LA SALLE DE CINÉMA DU FUTUR NE DEVRA PAS ÊTRE STANDARDISÉE [Extraits de l'Interview donnée au Film Français octobre 2013]

Quelle est la place du cinéma dans les pratiques culturelles des Français ?
Le cinéma reste la pratique majoritaire. Seulement 5 % des Français n'y sont jamais allés. C'est aussi la plus accessible. Elle participe à la démocratisation culturelle. De plus, elle est constitutive d'un lien intergénérationnel et social. Le cinéma est un art total, jubilatoire, qui se distingue aussi par son rythme de fréquentation. Nous allons plus facilement au cinéma qu'au cirque, au théâtre ou à l'opéra.

Le cinéma a-t-il encore un avenir en salle ?
Complètement. La pensée est le goût du cinéma se dédoublent sans cesse. La pratique entraîne la pratique. La place qu'a pris le numérique dans nos vies ne remet pas en cause cette pratique. Le spectateur devient plus expert, plus critique. Son accès aux images n'a jamais été aussi aisé, il peut même fabriquer ses propres images, ses propres films, ce qui lui permet d'être plus conscient que jamais de la dimension artistique et technique du cinéma. La question principale est désormais de savoir comment on crée et on apprivoise les spectateurs de demain.

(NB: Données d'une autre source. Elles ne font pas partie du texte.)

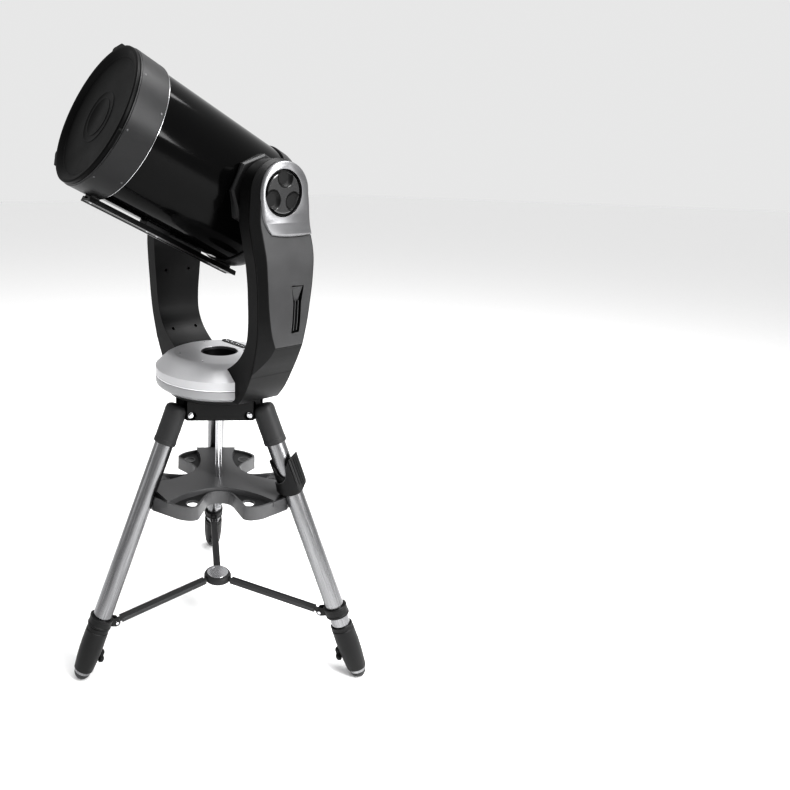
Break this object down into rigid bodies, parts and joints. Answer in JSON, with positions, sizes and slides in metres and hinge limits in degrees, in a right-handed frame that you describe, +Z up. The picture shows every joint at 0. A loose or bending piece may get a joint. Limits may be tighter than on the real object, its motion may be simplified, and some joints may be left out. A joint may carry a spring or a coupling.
{
  "type": "schmidt-cassegrain telescope",
  "caption": "Short wide reflecting telescope on a motorised two-arm fork mount and a steel field tripod with an accessory tray.",
  "frame": {"origin": "on the ground, under the middle of the whole telescope's bounding box", "axes": "+Z up; the tube points along -Y and upwards; the arm with the clutch knob is on the +X side"},
  "size_m": [0.7862, 0.7016, 1.5974],
  "materials": {
    "gloss_black": "gloss",
    "satin_black": "satin",
    "matt_black": "matte",
    "black_casting": "satin",
    "grey_casting": "satin",
    "black_plastic": "satin",
    "dark_grey_plastic": "satin",
    "mid_grey_plastic": "matte",
    "silver_plastic": "satin",
    "steel": "satin",
    "tube_paint": "gloss",
    "brass": "satin",
    "clear_glass": "polished",
    "mirror_coat": "polished",
    "rubber": "matte"
  },
  "bodies": {
    "tripod": {"leg_yoke_1": "dark_grey_plastic", "leg_pivot_bolt_1": "steel", "upper_leg_tube_1": "steel", "spreader_collar_1": "black_plastic", "leg_clamp_boot_1": "black_plastic", "spreader_bar_1": "satin_black", "leg_yoke_2": "dark_grey_plastic", "leg_pivot_bolt_2": "steel", "upper_leg_tube_2": "steel", "spreader_collar_2": "black_plastic", "leg_clamp_boot_2": "black_plastic", "spreader_bar_2": "satin_black", "leg_yoke_3": "dark_grey_plastic", "leg_pivot_bolt_3": "steel", "upper_leg_tube_3": "steel", "spreader_collar_3": "black_plastic", "leg_clamp_boot_3": "black_plastic", "spreader_bar_3": "satin_black", "tripod_head": "black_casting", "support_rod": "steel", "spreader_hub": "dark_grey_plastic", "leg_holder": "black_plastic", "base_pan": "black_casting", "azimuth_wheel": "brass"},
    "lower_leg_1": {"inner_leg_1": "steel"},
    "lower_leg_2": {"inner_leg_2": "steel"},
    "lower_leg_3": {"inner_leg_3": "steel"},
    "leg_clamp_1": {"leg_clamp_knob_1": "black_plastic"},
    "leg_clamp_2": {"leg_clamp_knob_2": "black_plastic"},
    "leg_clamp_3": {"leg_clamp_knob_3": "black_plastic"},
    "tray": {"accessory_tray": "mid_grey_plastic"},
    "tray_nut": {"tray_knob": "black_plastic"},
    "turntable": {"drive_base": "silver_plastic", "base_cover": "silver_plastic", "port_panel": "black_plastic", "center_well": "matt_black", "azimuth_motor": "black_casting", "fork_arm_right": "black_casting", "fork_arm_left": "black_casting", "arm_shell_right": "dark_grey_plastic", "arm_shell_left": "dark_grey_plastic", "arm_cap_right": "silver_plastic", "arm_cap_left": "silver_plastic", "altitude_motor": "black_casting"},
    "rocker": {"power_switch": "matt_black"},
    "clutch": {"altitude_clutch_knob": "gloss_black"},
    "telescope": {"trunnion_right": "grey_casting", "trunnion_left": "grey_casting", "altitude_wheel": "brass", "optical_tube": "tube_paint", "front_cell": "grey_casting", "rear_cell": "grey_casting", "corrector_plate": "clear_glass", "secondary_mirror": "black_casting", "baffle_tube": "matt_black", "visual_back": "satin_black", "dovetail_rail": "black_casting"},
    "mirror": {"primary_mirror": "mirror_coat"},
    "focus": {"focus_knob": "rubber"},
    "cap": {"dust_cap": "matt_black"}
  },
  "joints": [
    {"name": "leg_1_extension", "type": "slide", "parent": "tripod", "child": "lower_leg_1", "axis": [-0.0137, -0.3921, -0.9198], "range_m": [0, 0.4]},
    {"name": "leg_2_extension", "type": "slide", "parent": "tripod", "child": "lower_leg_2", "axis": [0.3464, 0.1842, -0.9198], "range_m": [0, 0.4]},
    {"name": "leg_3_extension", "type": "slide", "parent": "tripod", "child": "lower_leg_3", "axis": [-0.3327, 0.2079, -0.9198], "range_m": [0, 0.4]},
    {"name": "leg_1_clamp_turn", "type": "hinge", "parent": "tripod", "child": "leg_clamp_1", "pos_m": [-0.02059, -0.27758, 0.04661], "axis": [-0.0321, -0.9193, 0.3923], "range_deg": [0, 720]},
    {"name": "leg_2_clamp_turn", "type": "hinge", "parent": "tripod", "child": "leg_clamp_2", "pos_m": [0.32599, 0.27707, 0.04661], "axis": [0.8122, 0.4318, 0.3923], "range_deg": [0, 720]},
    {"name": "leg_3_clamp_turn", "type": "hinge", "parent": "tripod", "child": "leg_clamp_3", "pos_m": [-0.32764, 0.29989, 0.04661], "axis": [-0.7801, 0.4874, 0.3923], "range_deg": [0, 720]},
    {"name": "tray_lower", "type": "slide", "parent": "tripod", "child": "tray", "axis": [0, 0, -1], "range_m": [0, 0.04]},
    {"name": "tray_knob_turn", "type": "hinge", "parent": "tray", "child": "tray_nut", "pos_m": [-0.00741, 0.09979, 0.43], "axis": [0, 0, 1], "range_deg": [0, 7200]},
    {"name": "azimuth_turn", "type": "hinge", "parent": "tripod", "child": "turntable", "pos_m": [-0.00741, 0.09979, 0.8], "axis": [0, 0, 1], "continuous": true},
    {"name": "power_switch_rock", "type": "hinge", "parent": "turntable", "child": "rocker", "pos_m": [0.03259, 0.16279, 0.852], "axis": [0, 1, 0], "range_deg": [0, 18]},
    {"name": "altitude_clutch_turn", "type": "hinge", "parent": "turntable", "child": "clutch", "pos_m": [0.23759, 0.09979, 1.276], "axis": [1, 0, 0], "range_deg": [0, 360]},
    {"name": "altitude_turn", "type": "hinge", "parent": "turntable", "child": "telescope", "pos_m": [-0.00741, 0.09979, 1.276], "axis": [-1, 0, 0], "range_deg": [-61.4, 63.6]},
    {"name": "focus_turn", "type": "hinge", "parent": "telescope", "child": "focus", "pos_m": [0.05459, 0.22177, 1.16186], "axis": [0, -0.8957, 0.4446], "range_deg": [-2700, 2700]},
    {"name": "mirror_shift", "type": "slide", "parent": "telescope", "child": "mirror", "axis": [0, -0.8957, 0.4446], "range_m": [-0.0056, 0.0056]},
    {"name": "dust_cap_pull", "type": "slide", "parent": "telescope", "child": "cap", "axis": [0, -0.8957, 0.4446], "range_m": [0, 0.06]}
  ],
  "couplings": [
    {"joint": "tray_knob_turn", "follows": "tray_lower", "rad_per_m": 3141.6},
    {"joint": "focus_turn", "follows": "mirror_shift", "rad_per_m": 8333.3}
  ]
}
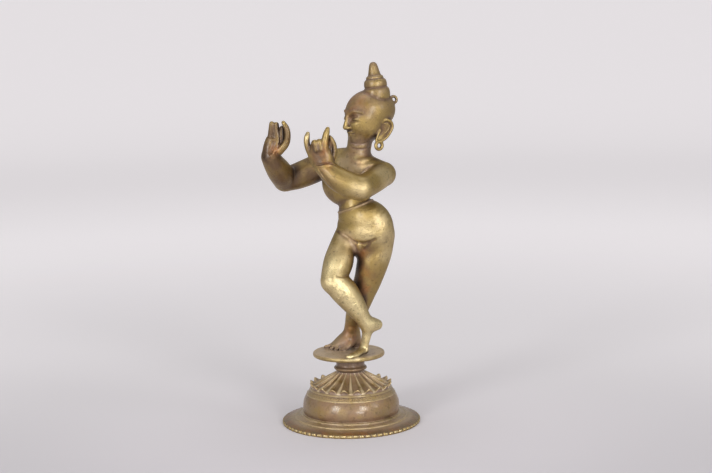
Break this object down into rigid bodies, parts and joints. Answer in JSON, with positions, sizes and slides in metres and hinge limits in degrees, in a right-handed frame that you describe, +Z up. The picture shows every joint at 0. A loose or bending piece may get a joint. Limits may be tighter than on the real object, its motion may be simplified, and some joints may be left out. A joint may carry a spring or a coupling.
{
  "type": "krishna figure",
  "caption": "Small cast brass altar figure of a cross-legged flute player on a round foot disc, on a bell-shaped pedestal with a lotus top and a notched rim.",
  "frame": {"origin": "centre of the pedestal's resting plane, under the bell", "axes": "+Z up; the figure's front faces -Y and its left side is +X"},
  "size_m": [0.0957, 0.0932, 0.2405],
  "materials": {
    "figure_brass": "old cast brass, worn golden on the high points, brown in the hollows, finely pitted",
    "pedestal_brass": "old cast brass with a brown patina, golden on the worn ridges, dull grey-brown film on the flange and collar"
  },
  "bodies": {
    "root": {"figure": "figure_brass", "pedestal": "pedestal_brass"}
  },
  "joints": []
}
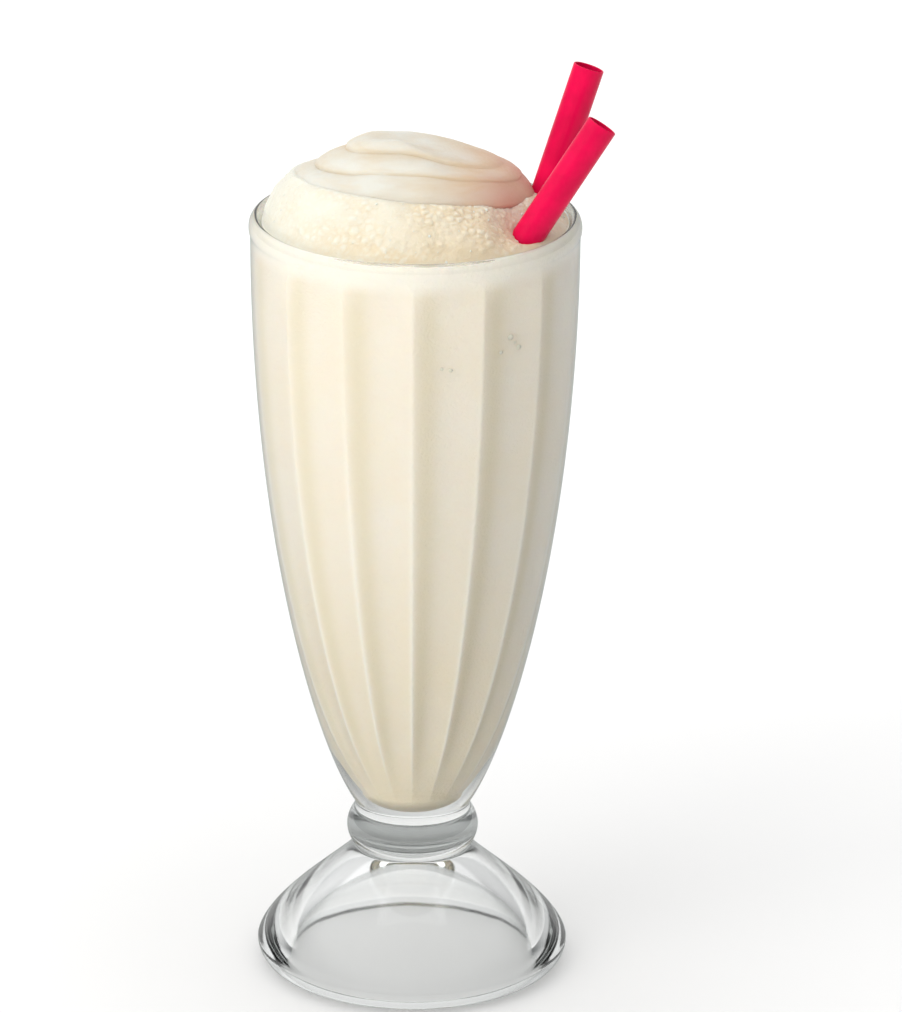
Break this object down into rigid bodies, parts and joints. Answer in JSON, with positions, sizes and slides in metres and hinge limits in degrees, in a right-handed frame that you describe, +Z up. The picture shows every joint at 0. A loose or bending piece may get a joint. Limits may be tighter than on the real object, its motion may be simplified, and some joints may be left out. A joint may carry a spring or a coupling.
{
  "type": "vanilla milkshake",
  "caption": "Vanilla milkshake in a tall footed soda fountain glass with fluted inside walls, froth and a smooth swirl heaped above the rolled lip, and drinking straws leaning out to one side.",
  "frame": {"origin": "centre of the flat ring that the foot of the glass rests on", "axes": "+Z up along the axis of the glass, -Y to the front, the straws lean to +X"},
  "size_m": [0.0873, 0.0802, 0.2291],
  "materials": {
    "glass": "clear, slightly grey-green pressed glass, glossy",
    "shake": "thick cream-coloured drink with fine froth, moist",
    "swirl": "smooth soft cream, moist sheen",
    "straw": "crimson pink plastic, glossy"
  },
  "bodies": {
    "root": {"glass": "glass", "shake": "shake", "swirl": "swirl", "straw_back": "straw", "straw_front": "straw"}
  },
  "joints": []
}
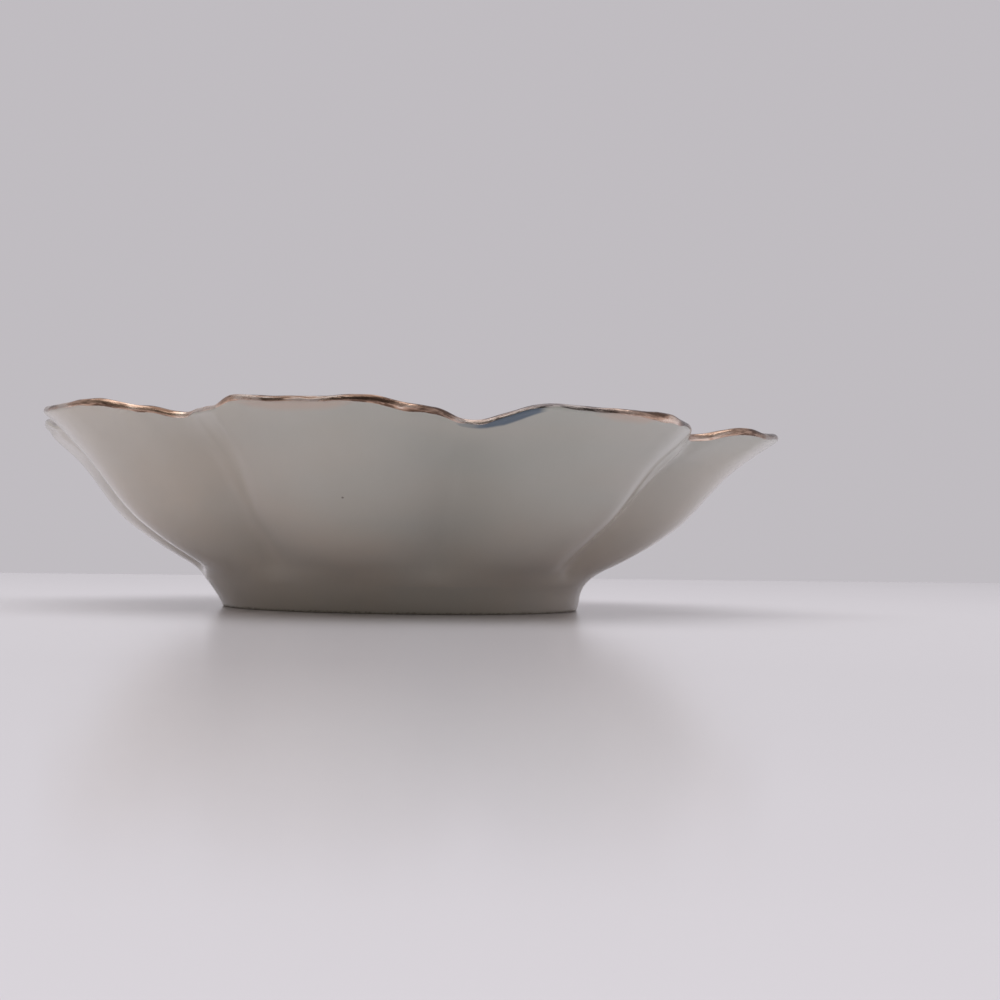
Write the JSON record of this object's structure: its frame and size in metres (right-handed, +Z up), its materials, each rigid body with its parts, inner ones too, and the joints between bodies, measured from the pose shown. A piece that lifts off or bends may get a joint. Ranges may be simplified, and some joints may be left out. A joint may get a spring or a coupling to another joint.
{
  "type": "dish",
  "caption": "Round porcelain dish with a lobed, flaring wall, a low foot ring and a gilded scalloped lip, for holding sweets, keys or small things.",
  "frame": {"origin": "middle of the plane that the foot ring stands on", "axes": "+Z up through the bowl's axis, +X and +Y each through the middle of a lobe"},
  "size_m": [0.201, 0.201, 0.0484],
  "materials": {
    "porcelain": "glossy grey-white glaze with a faint pearl lustre",
    "foot_porcelain": "glossy glaze down to a bare, matt standing edge",
    "gilding": "burnished rose gold, worn thin in places"
  },
  "bodies": {
    "root": {"bowl": "porcelain", "foot_ring": "foot_porcelain", "gilt_rim": "gilding"}
  },
  "joints": []
}
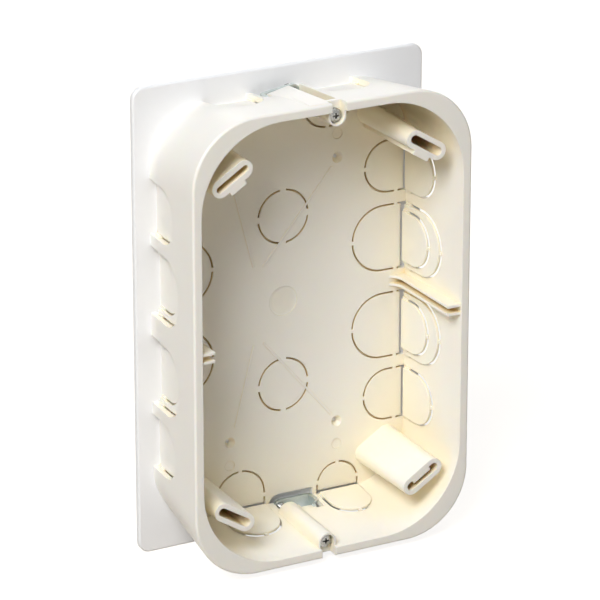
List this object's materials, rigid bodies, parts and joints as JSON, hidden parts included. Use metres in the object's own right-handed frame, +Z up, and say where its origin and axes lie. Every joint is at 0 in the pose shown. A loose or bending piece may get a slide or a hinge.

Le jeune public d'aujourd'hui n'est-il pas tout simplement le public de demain ?
La pratique culturelle ne peut exister demain que si elle est valorisée aujourd'hui. Il faut donc donner le goût du cinéma. Les étudiants sont aussi des spectateurs à considérer : Ils sont à un moment de leur vie où ils s'affranchissent de l'univers familial, ils sont en recherche de sociabilité, et le cinéma les aide justement à se replacer dans le monde en tant qu'individus. Il ne faut pas oublier que nous allons au cinéma pour le plaisir mais aussi pour nous confronter aux autres en parlant, en échangeant, à propos des films que nous avons vus.

Comment envisagez-vous la salle de cinéma du futur ?
Si vous questionnez une personne sur ses souvenirs de cinéma, elle va très souvent lier le film à l'endroit où elle la découvert. Il est donc primordial que la salle continue d'entretenir ce lien. Celui-ci disparaissant, c'est l'attachement à la salle qui disparaît et la fidélité à un lieu, or il ne faut pas confondre fidélité et assiduité. La salle doit rester le lieu imaginaire qui habite le spectateur, et pour cela elle doit sortir de la norme et éviter d'être standardisée, y compris dans les multiplexes. En fait, il faudra qu'elle soit identifiable et définitoire de quelque chose qui n'est pas banal, un lieu d'urbanité et de civilité. Elle aura très certainement la nécessité d'être encore plus prestigieuse qu'elle ne l'est aujourd'hui. Jean Renoir parlait de franchir « la porte du château de la Belle au bois dormant» quand on entre dans une salle, eh bien cela est toujours d'actualité.


Propos recueillis par Anthony Bobeau.